BOLIVIA, N.C. (WECT) - The State Laboratory of Public Health identified the West Nile virus in a pool of mosquitoes collected in the central part of the county on Aug. 13.
County officials said the type of mosquito collected that tested positive for West Nile Virus was the species Culiseta melanura. This mosquito only bites birds in the wild bird population and are not known to bite humans. County mosquito control officials regularly monitor the mosquito species to identify West Nile activity and direct mosquito spraying operations to reduce the risk to the human and horse populations.

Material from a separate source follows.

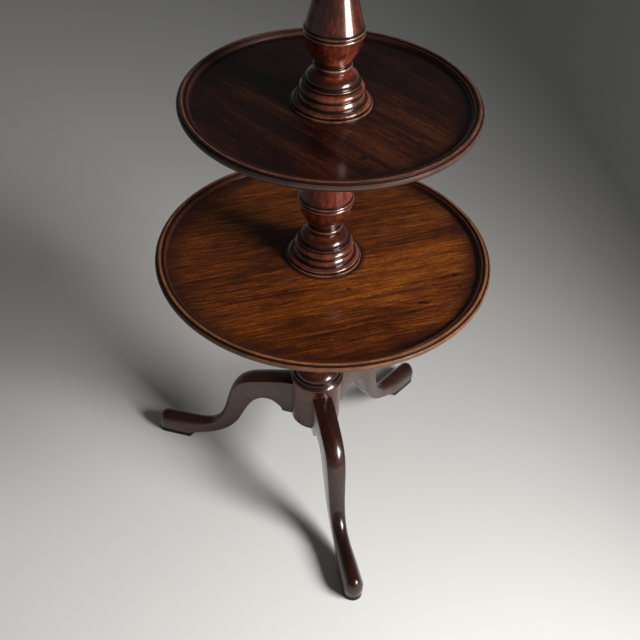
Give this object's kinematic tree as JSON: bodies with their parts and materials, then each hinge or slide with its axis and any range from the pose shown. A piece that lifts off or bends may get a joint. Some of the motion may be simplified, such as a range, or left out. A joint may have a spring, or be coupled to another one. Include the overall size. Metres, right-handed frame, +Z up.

The Culiseta melanura species is occasionally collected in light traps in Brunswick County. This mosquito is considered a tree canopy mosquito and rarely leaves the deep woodland habitats.
Individuals should minimize their exposure to mosquitoes during outside activities especially during dusk and dawn. Mosquito populations tend to be more active in wooded areas this time of year limiting adult control options.
“We can address areas that we can access with the mosquito truck, but we cannot effectively address mosquito populations deep in the woods. This is why personal protection measures are so important to hunters and outdoorsmen,” said Jeff Brown, the Mosquito Control Supervisor for Brunswick County.
David Stanley, the county’s Health and Human Services executive director, urged residents to wear light-colored, long-sleeved shirts and long pants, avoid being outside at dusk and dawn when mosquitoes are most active, and apply mosquito repellent.
If using repellent with DEET, make sure to follow label instructions, and keep DEET out of the eyes, mouth and nose.
If you are a horse owner, consult your veterinarian regarding proper protective vaccines for your horses and change the water in water troughs at least twice a week to discourage mosquito breeding.